Only published once this week on the subject of NFTs - high level of opens, low level of reads. I get it, something that’s either not in your sphere of consideration d/t money, time, tech knowledge, etc. or is just not at all something you could possibly be interested in. I’d like to prove you wrong, but I do recognize that writing about it too much could cause people to start white-noising my emails on assumption that NFTs are all I’m going to write about. I’m not! Although sometimes I might. When I do, I’ll try to add them at my mirror.xyz site and link them here. If you’re still with me, I should probably explain mirror.
Mirror is a publishing platform built on the blockchain, where essays are minted and sold in limited quantity. Anyone can read the essays, but to “own” a unique copy of my essay, you pay a small amount of Ethereum (ETH). “Owners” are listed on the bottom of the page and they can treat my essay like any other commodity - they can keep it, burn it, sell it, buy it back, etc. Because This was my first time giving this platform a go, so I made 150 copies of my essay and priced them at 0.005 ETH (approx. $7.20 as of time of writing this). So far this is one owner! It’s me. I don’t expect to make a lot of money there, but I am intrigued about the type of pressure it places on me to write knowing that my words are commodified. I leaned hard into thinking of my piece as an object to be owned, and the result was I think some cryptic yet beautiful writing. I’m glad I opened up a second writing “shop” there and will form it into a collection with a definitive address soon. However, in the meantime, I’ll try to keep my writings on crypto, NFTs, yada yada over there and keep this space more focused on my sociological/cultural musings.
That all said, here are the things I’m thinking about a lot this week: Post-Authorship, Network Spirituality, Pseudonymity, Deterritorialization. Should you wish to leap down any of those rabbit holes, please feel free to “DuckDuckGo” the terms above.
I’m starting to notice a part of my personally philosophy revealing more and more of itself to be fraudulent. Not sure specifically how to describe it, but it revolves around this fantasy of a “return to nature.” Anyone that knows me personally knows that I dabble in nature from time to time, but I am not someone who readily feels a kinship, equanimity, oneness, etc when in nature. At best, my theories that revolve around a desire for a “simpler time” are bred from reactionary nostalgia and denialism. The truth is that I am and always have been a technomaximalist. I don’t hate the internet and all things digital because they are inherently satanic, but because I believe they are being used in a completely wrong way.
My last essay (yes, the one on NFTs…I’ll move on soon) was well received in the Milady community, however my research since publishing has revealed that the cancellation of Charlotte Fang was far far more insidious than I originally let on, and that all of the “worst parts” of it were definitively performative. I had the opportunity to be on a group call with Charlotte over the weekend and found her to be highly intelligent, thoughtful, charming, and kind. In my previous essay I referred to the charges levied against Charlotte as “hyperbole.” This is wrong - they were completely fabricated.

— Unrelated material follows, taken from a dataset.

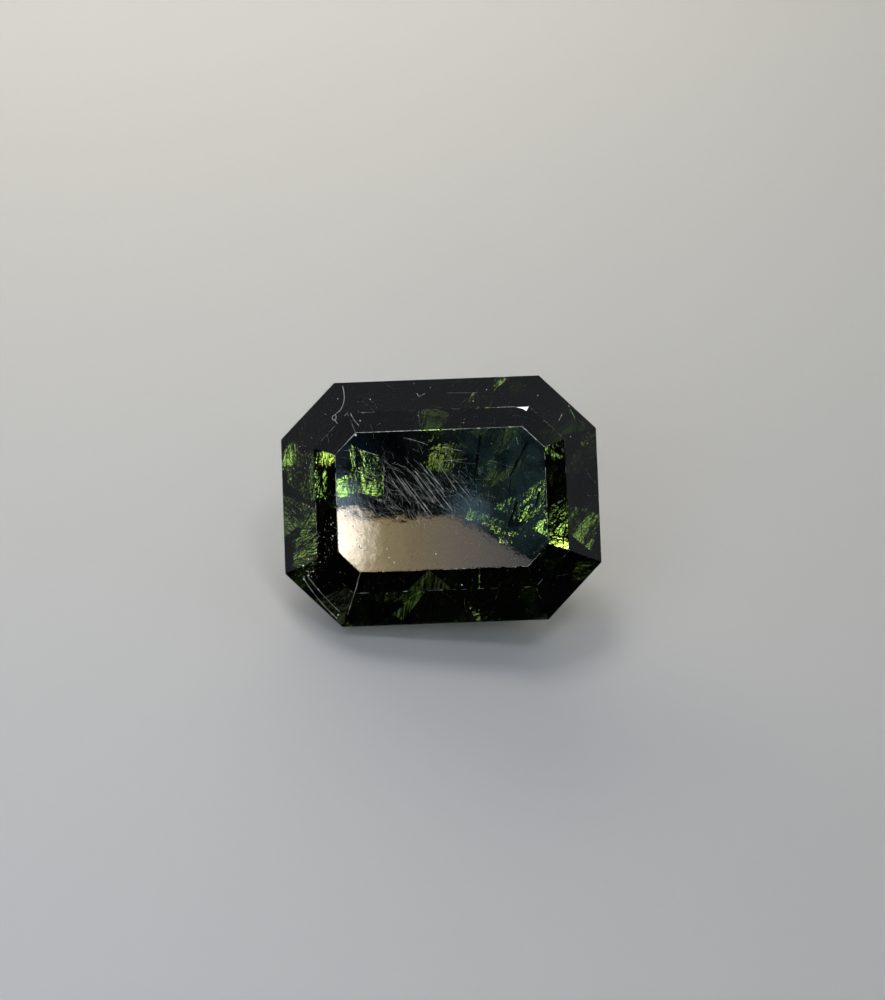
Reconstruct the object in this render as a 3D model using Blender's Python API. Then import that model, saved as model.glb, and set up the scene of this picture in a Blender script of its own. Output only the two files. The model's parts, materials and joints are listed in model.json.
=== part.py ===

When I write for awhile under a certain persona or fixate on a certain POV, I begin the extremely unproductive process of poking holes in my arguments and loathing the things that I stand for. I’m feeling a little bit of this with this substack, feeling not happy with the direction I’m going in, and partly don’t want to shoulder the burden of defending some of my more heterodox points of view. Though I am not nearly big enough yet to feel overwhelmed by outside opposition/criticism, I most surely will within time. I’m worried I won’t have the strength to resist this wave of attention and conflict, and when I start thinking this, I usually “abandon ship” by airgapping and starting again with a new identity and writing venue. I’m going to reject this impulse this time around. I am someone who attached onto and sinks deep hooks into new ideas, only to later find them less compelling than I thought. My plan is to continue writing about mental health, masculinity, culture, etc., but I can’t promise I always will. To be subscribed to this is to go along for a ride. Where this ride goes or how fast it goes is up to you, but it’s definitely a sort of “You have no vote but you’re always free to exit” kind of thing.
I have decided I’m not a philosopher or an author. I’m something in between. I’m not sure what it is yet, but none of these terms feel like they fit right on my body. I am sort of like a private documentarian, a reporter that interviews only himself.
I’d like to start pairing music with my posts as I often put the same song on repeat as I write. I think that listening to a song with someone else - I mean really listening - is the closest you can get to sharing a mind space. I’ve been afraid to do this pairing thing because it seems both pretentious and juvenile. I’m done feeling that way. In fact,
I want to be done altogether pretending that I feel sad all the time just so I can pass the litmus test of soup-brained others who feel like one has to feel as though in a constant stage of besiegement. I’ve acted this way so long I believed it. Irony is the poisonous drink of the millennial generation. Endless watching of reruns of the office representing the clattering pot lid of the boiling waters of rage beneath. There are frightening people among us. Resist the bait to engage with them.
I recommend being religious. I don’t care which religion I guess (maybe a few exceptions but overall not really). The next few generations will be difficult and we will need a connection to the transcendent to ford these troubled waters.